The work of teaching God’s Word begins with a devoted attitude and commitment to declare the truth of God’s Word. This motivates the teacher to study and preach the mind of God which is found in the inerrant Word of God. A consistent method of study uses a consistence method of interpretation. This requires disciplines of hermeneutics, which deals with how we interpret Scripture, and exegesis, which is the explanation, or interpretation, of Scripture. To exposit God’s Word faithfully, dedication to consistency in these disciplines is required.

Accuracy in preparation should lead to faithful expository teaching and preaching as the text of God’s Word is opened and explained to God’s people. Therefore, typically, exposition teaches through books and letters of the Bible, beginning at the start of the text and finishing at the end.

Even when a specific passage is taught as a standalone message, it is treated with the same careful and contextual study so the text can be exposited by the teacher. This allows the truth of God to speak for itself without personal ideas becoming the dominant theme being taught.

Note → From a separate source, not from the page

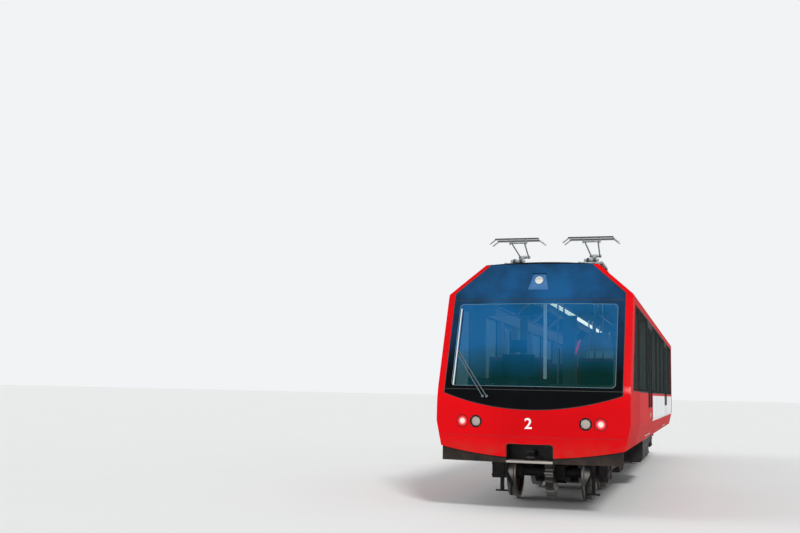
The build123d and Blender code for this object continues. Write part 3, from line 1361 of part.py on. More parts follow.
for name, side in SIDES.items():
    middle = side * COLLECTOR_X
    pivot = (middle, COLLECTOR_AFT, PIVOT_Z)
    knee = (middle, KNEE_AFT, KNEE_Z)
    head = (middle, COLLECTOR_AFT, HEAD_Z)

    with BuildPart() as lower_arm:
        rod(pivot, knee, ARM_RADIUS)
        rod((middle - BOSS_HALF, *pivot[1:]), (middle + BOSS_HALF, *pivot[1:]), BOSS_RADIUS)
        shaft = EAR_X + EAR_HALF
        rod((middle - shaft, *pivot[1:]), (middle + shaft, *pivot[1:]), SHAFT_RADIUS)
        rod((middle - KNEE_BOSS_HALF, *knee[1:]), (middle + KNEE_BOSS_HALF, *knee[1:]), BOSS_RADIUS)
        rod((middle - KNEE_SHAFT_HALF, *knee[1:]), (middle + KNEE_SHAFT_HALF, *knee[1:]), SHAFT_RADIUS)
    lower_arm.part.label = "lower_arm_" + name
    export_step(lower_arm.part, f"parts/lower_arm_{name}.step")

    with BuildPart() as upper_arm:
        for step in (-UPPER_X, UPPER_X):
            rod((middle + step, *knee[1:]), (middle + UPPER_SPREAD * step, *head[1:]), UPPER_RADIUS)
            rod(
                (middle + step - UPPER_BOSS[0], *knee[1:]), (middle + step + UPPER_BOSS[0], *knee[1:]),
                UPPER_BOSS[1],
            )
        rod((middle - HEAD_SHAFT_HALF, *head[1:]), (middle + HEAD_SHAFT_HALF, *head[1:]), HEAD_SHAFT_RADIUS)
        bore = KNEE_SHAFT_HALF + 10
        rod(
            (middle - bore, *knee[1:]), (middle + bore, *knee[1:]), SHAFT_RADIUS + RUNNING_GAP,
            mode=Mode.SUBTRACT,
        )
    upper_arm.part.label = "upper_arm_" + name
    export_step(upper_arm.part, f"parts/upper_arm_{name}.step")

    with BuildPart() as collector_head:
        strip_z = HEAD_Z + STRIP_RISE
        for strip_aft in (COLLECTOR_AFT - STRIP_AFT, COLLECTOR_AFT + STRIP_AFT):
            block(
                (middle - HEAD_HALF, strip_aft - STRIP_HALF[0], strip_z - STRIP_HALF[1]),
                (middle + HEAD_HALF, strip_aft + STRIP_HALF[0], strip_z + STRIP_HALF[1]),
            )
            for end in (-1, 1):
                root = (middle + end * (HEAD_HALF - STRIP_HALF[1]), strip_aft, strip_z)
                tip = (middle + end * (HEAD_HALF + HORN_REACH), strip_aft, strip_z - HORN_DROP)
                rod(root, tip, HORN_RADIUS)
        yoke_z = strip_z - YOKE_HALF
        for x in (middle - YOKE_X, middle + YOKE_X):
            block(
                (x - YOKE_HALF, COLLECTOR_AFT - STRIP_AFT, yoke_z - YOKE_DEPTH),
                (x + YOKE_HALF, COLLECTOR_AFT + STRIP_AFT, yoke_z),
            )
            block(
                (x - YOKE_HALF, COLLECTOR_AFT - LUG_HALF, HEAD_Z - LUG_HALF),
                (x + YOKE_HALF, COLLECTOR_AFT + LUG_HALF, yoke_z - 2),
            )
        bore = HEAD_SHAFT_HALF + 5
        rod(
            (middle - bore, *head[1:]), (middle + bore, *head[1:]), HEAD_SHAFT_RADIUS + RUNNING_GAP,
            mode=Mode.SUBTRACT,
        )
    collector_head.part.label = "collector_head_" + name
    export_step(collector_head.part, f"parts/collector_head_{name}.step")
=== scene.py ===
import math
from functools import partial
from itertools import product

import bmesh
import bpy
from bpy.props import FloatProperty, FloatVectorProperty, PointerProperty
from mathutils import Matrix, Vector


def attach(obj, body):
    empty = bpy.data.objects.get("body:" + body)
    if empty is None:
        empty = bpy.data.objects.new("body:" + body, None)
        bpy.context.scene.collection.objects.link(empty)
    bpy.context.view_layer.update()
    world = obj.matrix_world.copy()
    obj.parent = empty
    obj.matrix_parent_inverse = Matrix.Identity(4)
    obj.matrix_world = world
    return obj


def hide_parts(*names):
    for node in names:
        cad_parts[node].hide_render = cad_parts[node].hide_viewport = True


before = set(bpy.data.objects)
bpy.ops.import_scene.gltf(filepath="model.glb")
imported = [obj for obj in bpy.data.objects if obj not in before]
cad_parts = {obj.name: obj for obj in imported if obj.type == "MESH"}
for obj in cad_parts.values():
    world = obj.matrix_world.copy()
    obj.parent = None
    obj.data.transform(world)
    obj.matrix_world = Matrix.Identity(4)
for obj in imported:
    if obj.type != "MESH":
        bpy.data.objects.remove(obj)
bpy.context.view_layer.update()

bl_info = {
    "name": "Rack railway motor car",
    "version": (1, 0, 0),
    "blender": (4, 5, 0),
    "location": "View3D > Sidebar > Rack car",
    "description": "Finishes, fittings and studio stage of a metre-gauge rack railway motor car",
    "category": "Object",
}

# The car's own measures, in metres. "Aft" is measured back from the nose's tip.
NOSE_Y = -7.68
BODY_LENGTH = 15.0
CAB_LENGTH = 2.0
RING_AFT = 1.4
REAR_SHELL_AFT = 14.62
HALF_WIDTH = 1.25
SKIRT_HALF = 1.18
SKIRT_Z = 0.815
TUCK_Z = 1.13
CANT_Z = 2.85
ROOF_HALF = 0.775
ROOF_Z = 3.28
ROOF_CROWN = 0.03
CEILING_Z = 3.199
FLOOR_Z = 1.0
NOSE_RADIUS = 6.0
BREAK_RADIUS = 0.9
SCREEN_TILT = math.radians(22.7)
HEAD_TILT = math.radians(32)
BREAK_LOW_Z = 1.458 - BREAK_RADIUS * math.tan(SCREEN_TILT / 2)
BREAK_HIGH_Z = BREAK_LOW_Z + BREAK_RADIUS * math.sin(SCREEN_TILT)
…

May we all pursue sound doctrine through our study and expositional teaching of God’s Word. The goal is “to equip the saints for the work of ministry, for building up the body of Christ, 13 until we all attain to the unity of the faith and of the knowledge of the Son of God, to mature manhood, to the measure of the stature of the fullness of Christ, 14 so that we may no longer be children, tossed to and fro by the waves and carried about by every wind of doctrine, by human cunning, by craftiness in deceitful schemes” (Ephesians 4:12-14).